Dizziness puts Ford in hospital overnightBy Associated Press,
© St. Petersburg Times
published May 18, 2003
RANCHO MIRAGE, Calif. - Former President Ford was feeling "quite well" Saturday and would likely be released from a hospital where he spent the night after becoming dizzy while playing golf in hot weather, his doctor said.
"He's perfectly stable, he's responding to treatment and he has no complaints physically," said Dr. Alan Kiselstein, the ex-president's doctor of 15 years.
The 89-year-old president had experienced episodes of lightheadedness associated with changes in his blood pressure for several days before he came to Eisenhower Medical Center, Kiselstein said.
"The particular causes of these episodes are multiple, complex and interactive. None of them appear life-threatening. They are rather more related to the aging process," Kiselstein said.
The nation's 38th president had a particularly severe episode of lightheadedness while playing golf in 96-degree temperatures Friday. He left the hospital that night, but the dizziness persisted and he returned.
Kiselstein said doctors were adjusting Ford's medication and that he would probably be released later Saturday. The doctor declined to name the medications.
"He's doing great, not a problem, and I have been trying to convey that to everyone since yesterday, that he's really okay," Ford spokeswoman Penny Circle said Saturday.
Officials at Eisenhower Medical Center had released few details on Ford's condition before Saturday's press conference.
Since April 14, hospitals have had to comply with revised patient privacy standards contained in the Health Insurance Portability and Accountability Act of 1996.
The federal regulations allow a hospital to disclose the name, location and general condition of a patient under its care only in response to requests, including from the media, that identify the patient by name. However, a patient can request that information not be disclosed.

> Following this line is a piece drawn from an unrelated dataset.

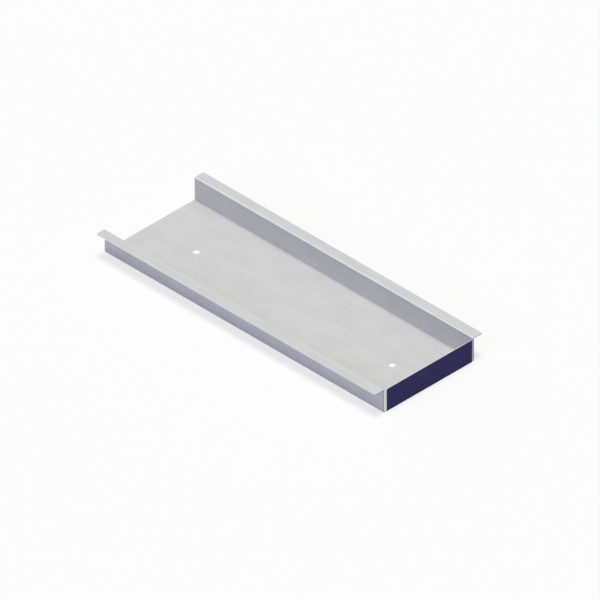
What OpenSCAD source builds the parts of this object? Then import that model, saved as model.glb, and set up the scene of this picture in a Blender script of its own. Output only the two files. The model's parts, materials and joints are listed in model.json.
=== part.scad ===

Ford suffered a mild stroke in August 2000 when he was in Philadelphia to attend the Republican National Convention.
Ford is the nation's only president never elected to that office or the vice presidency. President Nixon chose him as vice president to replace Spiro Agnew, who was forced from office by scandal.
Ford, a Michigan Republican, then took office as president minutes after Nixon resigned and flew off into exile following the Watergate crisis.
He declared "our long national nightmare is over" but revived the debate a month later by granting Nixon a pardon for all crimes he committed as president. That single act, it was widely believed, cost Ford election to a term of his own in 1976.